═════ INFORMATION SHOWN

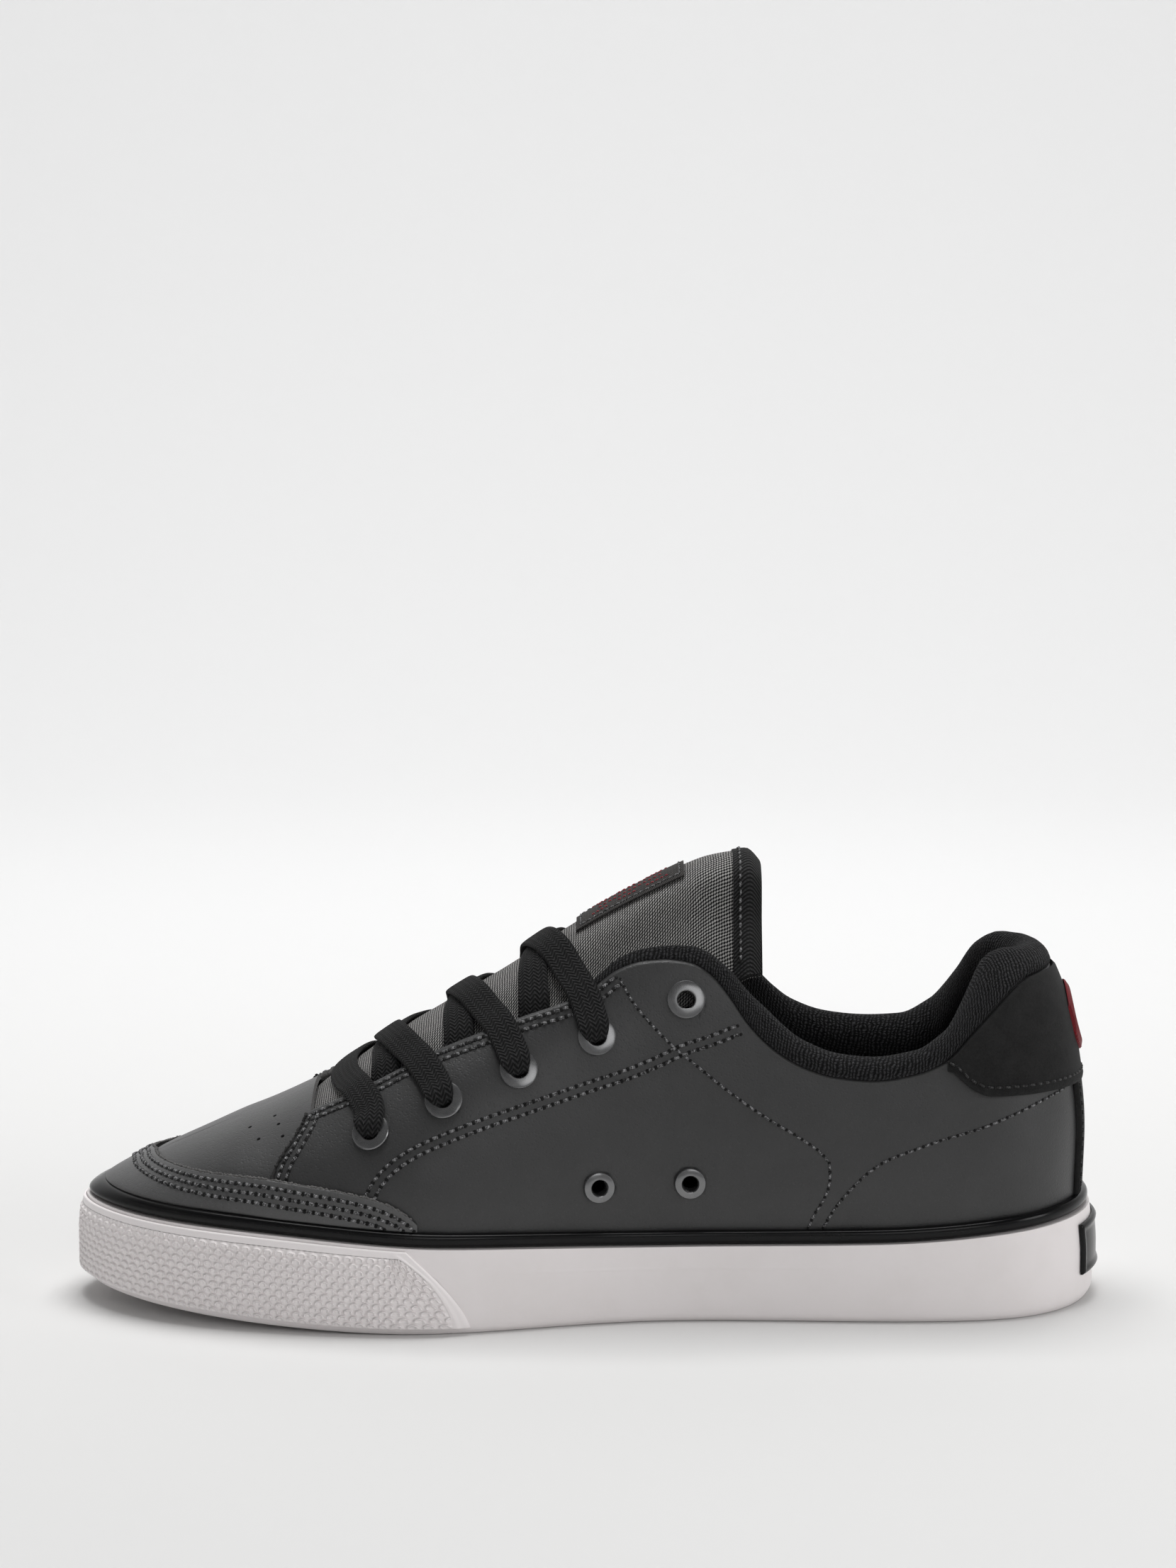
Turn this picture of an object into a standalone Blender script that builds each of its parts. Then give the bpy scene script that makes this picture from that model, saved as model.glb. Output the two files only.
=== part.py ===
"""A low skateboarding shoe for the right foot, about EU 42, empty and unlaced at its top eyelets.

Metres. +X points to the toe, +Y to the medial side, +Z up. The origin is on the floor under the heel's middle.

The shoe is built on a last. Every piece reads the same columns: a column is a vertical half-plane that
starts on the last's long axis and looks outward, so the columns fan out round the heel and round the toe.
In each column the last's skin is one profile, from the floor of the sole over the wall and up to the crown.
Tables hold shares of the named sizes. Their first column is the share of LENGTH from the back of the heel.
"""

import math
from collections import namedtuple

import bmesh
import bpy
import numpy as np
from mathutils import Vector

# Sizes of the sole
LENGTH = 0.2955
BALL_WIDTH = 0.108
SIDEWALL_HEIGHT = 0.022
SIDEWALL_THICKNESS = 0.0045
SOLE_FLOOR = 0.008
TOE_SPRING = 0.006
SOLE_EDGE_TUCK = 0.0017
SOLE_TOP_TUCK = 0.0012
BUMPER_THICKNESS = 0.0005
BUMPER_FOOT = 0.0016
STRIPE_HEIGHT = 0.0040
STRIPE_THICKNESS = 0.0024
BADGE_WIDTH = 0.040
BADGE_HEIGHT = 0.0150
BADGE_THICKNESS = 0.0008
BADGE_MIDDLE = 0.0165
GROOVE_WIDTH = 0.0022
GROOVE_DEPTH = 0.0016
GROOVE_PITCH = 0.0110
GROOVE_MARGIN = 0.0100

# Sizes of the upper and what is inside it
INSTEP_RISE = 0.100
WALL = 0.0022
BULGE = 0.0020
GAP = 0.0003
INSOLE_THICKNESS = 0.0050
OVERLAY = 0.0012
VAMP_STEP = 0.0008
BACKSTAY_WIDTH = 0.026
TONGUE_THICKNESS = 0.0065
LABEL_WIDTH = 0.0155
LABEL_THICKNESS = 0.0007
PATCH_WIDTH = 0.0180
PATCH_HEIGHT = 0.0200
PATCH_MIDDLE = 0.0815
PATCH_THICKNESS = 0.0010
COLLAR_PAD = 0.0090
COLLAR_RISE = 0.0070
COLLAR_DEPTH = 0.0300

# Sizes of the eyelets and the lace
EYELET_RADIUS = 0.0055
EYELET_BORE = 0.0025
EYELET_TUBE = 0.0005
EYELET_PROUD = 0.0009
VENT_RADIUS = 0.0045
VENT_BORE = 0.0022
HOLE_CLEARANCE = 0.0003
LACE_WIDTH = 0.0088
LACE_THICKNESS = 0.0019
LACE_CLEARANCE = 0.0010
BAR_BOW = 0.0090
CROSS_BOW = 0.0050
HIDDEN_SHARE = 0.80

# Places along the shoe, as shares of LENGTH from the back of the heel
HEEL_CENTRE = 0.147
HEEL_POLE = 0.154
THROAT_FRONT = 0.770
VAMP_RUN = 0.070
TOE_POLE = THROAT_FRONT + VAMP_RUN
COLLAR_FRONT = 0.470
POLE_OFFSET = 0.020

# Counts
MID_COLUMNS = 22
VAMP_COLUMNS = 3
HEEL_FAN = 7
TOE_FAN = 8
WALL_ROWS = 7
VAMP_ROWS = 5
LACE_STATIONS = 10
EYELET_SIDES = 9
DENSE = 1440

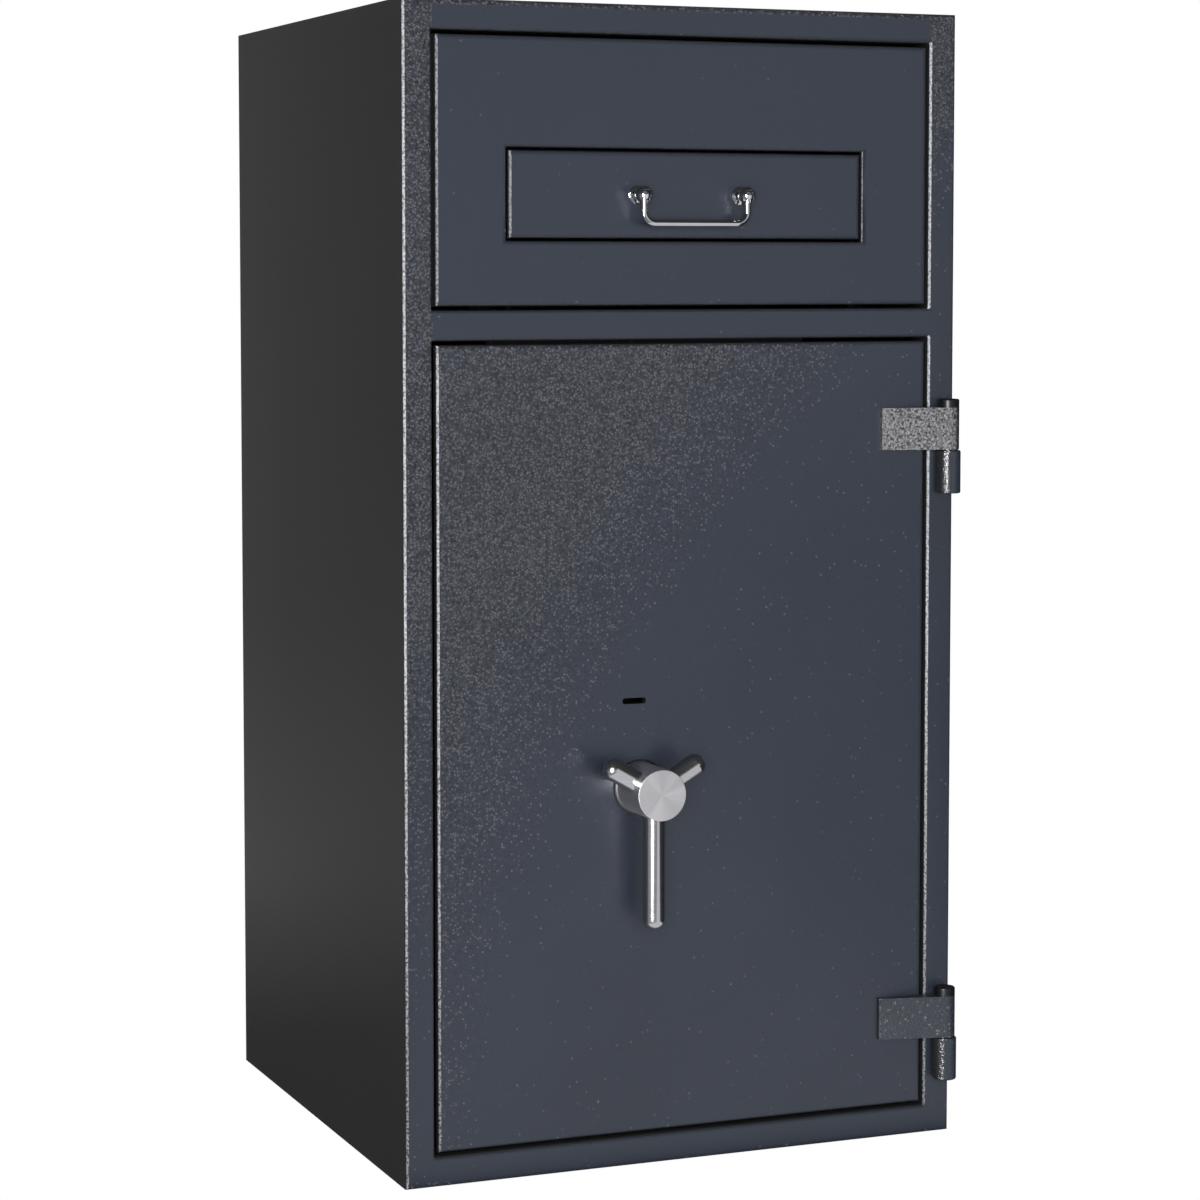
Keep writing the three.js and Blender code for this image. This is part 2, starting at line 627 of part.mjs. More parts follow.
const wireSection = new THREE.Shape().absarc(0, 0, BAIL_WIRE_RADIUS, 0, Math.PI * 2);
const wireSweep = { steps: BAIL_STEPS, curveSegments: BAIL_SECTION_SEGMENTS, extrudePath: new BailPath() };
const wire = new THREE.ExtrudeGeometry(wireSection, wireSweep);
const eyes = [];
const eyeHoles = [];
for (const side of [-1, 1]) {
  const x = (side * PULL_SPACING) / 2;
  eyes.push(rod('x', BAIL_EYE_RADIUS, x - BAIL_WIRE_RADIUS, x + BAIL_WIRE_RADIUS, [0, 0, 0],
    SMALL_ROUND_SIDES));
  const holeEnd = BAIL_WIRE_RADIUS + PASS_THROUGH;
  eyeHoles.push(rod('x', BAIL_PIN_RADIUS + RUNNING_GAP, x - holeEnd, x + holeEnd, [0, 0, 0],
    SMALL_ROUND_SIDES));
}
piece(bail, 'drawer_bail', cut(join(wire, ...eyes), ...eyeHoles), chrome);

// The drop floor is drawn level and turned down by the drop angle
const dropFloor = new THREE.Group();
dropFloor.position.set(0, dropRodY, dropRodZ);
dropFloor.rotation.x = -DROP_ANGLE;
drawer.add(dropFloor);
const floorSide = traySide - TRAY_SHEET - SLIDING_GAP;
const halfFloorSheet = DROP_FLOOR_SHEET / 2;
const floorPlate = slab([-floorSide, floorSide], [0, DROP_FLOOR_LENGTH], [-halfFloorSheet, halfFloorSheet]);
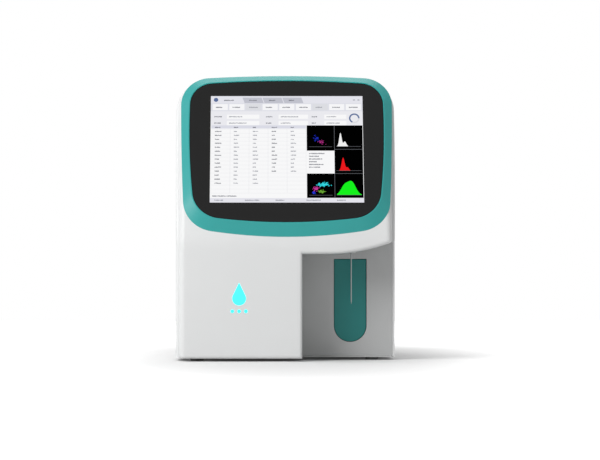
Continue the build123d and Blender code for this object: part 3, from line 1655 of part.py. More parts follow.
# Waste chamber: upright vessel at the rear
chamber_shift = 56.0
chamber_back_gap = 40.0
chamber_place = (frame_face + chamber_shift, panel_y - chamber_back_gap)
chamber_r = 20.0
chamber_height = 90.0
chamber_slope = 5.0
chamber_spouts = 3
chamber_spout_ring = 9.0
chamber_spout_r = 2.5
chamber_spout_height = 9.0
with BuildPart() as waste_chamber:
    with BuildSketch(Plane.XY.offset(base_z)):
        with Locations(chamber_place):
            Circle(chamber_r)
    extrude(amount=chamber_height)
    chamfer(waste_chamber.faces().sort_by(Axis.Z)[-1].edges(), chamber_slope)
    with BuildSketch(Plane.XY.offset(base_z + chamber_height)):
        with Locations(chamber_place):
            with PolarLocations(chamber_spout_ring, chamber_spouts):
                Circle(chamber_spout_r)
    extrude(amount=chamber_spout_height)
waste_chamber.part.label = "waste_chamber"
export_step(waste_chamber.part, "parts/waste_chamber.step")

# Valve block on the middle frame with its row of solenoid valves
valve_pitch = 26.0
valve_inset = 84.0
valve_drop = 38.0
valve_count = 8
valve_y = [bay_back + valve_inset + valve_pitch * n for n in range(valve_count)]
valve_z = frame_top - valve_drop
block_height = 16.0
block_reach = 40.0
valve_r = 9.0
valve_length = 34.0
valve_neck = 4.0
valve_cap = 6.0
valve_shoulder = 1.0
block_corner = 2.0
with BuildPart() as valve_block:
    with BuildSketch(Plane.XY.offset(valve_z)):
        with Locations((frame_face, (valve_y[0] + valve_y[-1]) / 2)):
            Rectangle(block_reach, valve_y[-1] - valve_y[0] + valve_pitch, align=(Align.MIN, Align.CENTER))
    extrude(amount=block_height)
    fillet(valve_block.edges().filter_by(Axis.Z), block_corner)
valve_block.part.label = "valve_block"
export_step(valve_block.part, "parts/valve_block.step")

with BuildPart() as solenoid_valves:
    with BuildSketch(Plane.YZ.offset(frame_face + block_reach)):
        with Locations(*[(y, valve_z + block_height / 2) for y in valve_y]):
            Circle(valve_r - valve_shoulder)
    extrude(amount=valve_length)
    with BuildSketch(Plane.YZ.offset(frame_face + block_reach + valve_neck)):
        with Locations(*[(y, valve_z + block_height / 2) for y in valve_y]):
            Rectangle(2 * valve_r, 2 * valve_r)
    extrude(amount=valve_length - valve_neck - valve_cap)
solenoid_valves.part.label = "solenoid_valves"
export_step(solenoid_valves.part, "parts/solenoid_valves.step")

# Side door: panel flush with the housing, with corner blocks for its hinge pins
hinge_y = door_back - hinge_inset
door_mid = ((door_front + door_back) / 2, (door_low + door_top) / 2)
block = 10.0
block_rim = 1.0
rib = 5.0
rib_side = 20.0
rib_end = 12.0
rib_width = door_back - door_front - 2 * rib_side
rib_height = door_top - door_low - 2 * rib_end
with BuildPart() as side_door:
    with BuildSketch(Plane.YZ.offset(half_case - wall)):
        with Locations(door_mid):
            RectangleRounded(door_back - door_front, door_top - door_low, door_corner)
    extrude(amount=wall)
    with BuildSketch(Plane.YZ.offset(half_case - wall)):
        with Locations((door_mid[0] - hinge_inset, door_mid[1])):
            RectangleRounded(rib_width, rib_height, door_corner)
            RectangleRounded(
                rib_width - 2 * wall, rib_height - 2 * wall, door_corner - wall, mode=Mode.SUBTRACT
            )
    extrude(amount=-rib)
    for block_z in (door_low, door_top - block):
        with BuildSketch(Plane.XY.offset(block_z)):
            with Locations((half_case - wall, hinge_y)):
                Rectangle(hinge_pin_r + block_rim, block, align=(Align.MAX, Align.CENTER))
        extrude(amount=block)
    with BuildSketch(Plane.XY.offset(door_low)):
        with Locations((hinge_x, hinge_y)):
            Circle(hinge_pin_r + shaft_gap)
    extrude(amount=block, mode=Mode.SUBTRACT)
    with BuildSketch(Plane.XY.offset(door_top - block)):
        with Locations((hinge_x, hinge_y)):
            Circle(hinge_pin_r + shaft_gap)
    extrude(amount=block, mode=Mode.SUBTRACT)
    with BuildSketch(Plane.YZ.offset(half_case - wall)):
        with Locations((door_front, door_mid[1])):
            SlotOverall(notch_length + notch_width, 2 * notch_width, rotation=90)
    extrude(amount=wall, mode=Mode.SUBTRACT)
side_door.part.label = "side_door"
export_step(side_door.part, "parts/side_door.step")

# Hinge pins through the housing's bosses into the door
pin_gap = 1.0
with BuildPart() as hinge_pins:
    for low in (door_low - door_gap - flange, door_top - block + pin_gap):
        with BuildSketch(Plane.XY.offset(low)):
            with Locations((hinge_x, hinge_y)):
                Circle(hinge_pin_r)
        extrude(amount=flange + door_gap + block - pin_gap)
hinge_pins.part.label = "hinge_pins"
export_step(hinge_pins.part, "parts/hinge_pins.step")
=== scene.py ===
import json
import math
import random

import bmesh
import bpy
from mathutils import Matrix, Vector


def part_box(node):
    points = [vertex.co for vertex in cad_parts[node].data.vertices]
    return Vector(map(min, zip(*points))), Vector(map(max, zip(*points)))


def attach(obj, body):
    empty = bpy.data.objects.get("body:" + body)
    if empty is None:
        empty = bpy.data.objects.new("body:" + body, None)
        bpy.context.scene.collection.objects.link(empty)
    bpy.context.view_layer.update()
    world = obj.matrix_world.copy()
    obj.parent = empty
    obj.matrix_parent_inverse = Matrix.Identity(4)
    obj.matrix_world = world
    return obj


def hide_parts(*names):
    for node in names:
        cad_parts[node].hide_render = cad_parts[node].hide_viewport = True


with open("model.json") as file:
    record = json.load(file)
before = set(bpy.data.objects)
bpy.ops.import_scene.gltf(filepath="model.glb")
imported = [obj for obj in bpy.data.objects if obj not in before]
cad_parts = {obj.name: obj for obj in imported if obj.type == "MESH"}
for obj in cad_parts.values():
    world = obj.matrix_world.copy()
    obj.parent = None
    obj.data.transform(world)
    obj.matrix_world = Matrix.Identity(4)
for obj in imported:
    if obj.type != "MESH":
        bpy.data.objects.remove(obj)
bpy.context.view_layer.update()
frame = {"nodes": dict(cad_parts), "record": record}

nodes = frame["nodes"]
millimetre = 0.001
mergeReach = 1e-5   # millimetres, between points of a drawn shape
solidReach = 1e-6   # metres, between points of a packed one
smoothAngle = math.radians(35)
toFront, toBack, toRight = (0, -1, 0), (0, 1, 0), (1, 0, 0)
upward, downward = (0, 0, 1), (0, 0, -1)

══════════

> SHORT EXERCISE
Repeat word for word the lines from the line with "Keep writing the" to the line with "cut(join(wire, ...eyes), ...eyeHoles), chrome);", both lines included.

> FINAL ANSWER
Keep writing the three.js and Blender code for this image. This is part 2, starting at line 627 of part.mjs. More parts follow.
const wireSection = new THREE.Shape().absarc(0, 0, BAIL_WIRE_RADIUS, 0, Math.PI * 2);
const wireSweep = { steps: BAIL_STEPS, curveSegments: BAIL_SECTION_SEGMENTS, extrudePath: new BailPath() };
const wire = new THREE.ExtrudeGeometry(wireSection, wireSweep);
const eyes = [];
const eyeHoles = [];
for (const side of [-1, 1]) {
  const x = (side * PULL_SPACING) / 2;
  eyes.push(rod('x', BAIL_EYE_RADIUS, x - BAIL_WIRE_RADIUS, x + BAIL_WIRE_RADIUS, [0, 0, 0],
    SMALL_ROUND_SIDES));
  const holeEnd = BAIL_WIRE_RADIUS + PASS_THROUGH;
  eyeHoles.push(rod('x', BAIL_PIN_RADIUS + RUNNING_GAP, x - holeEnd, x + holeEnd, [0, 0, 0],
    SMALL_ROUND_SIDES));
}
piece(bail, 'drawer_bail', cut(join(wire, ...eyes), ...eyeHoles), chrome);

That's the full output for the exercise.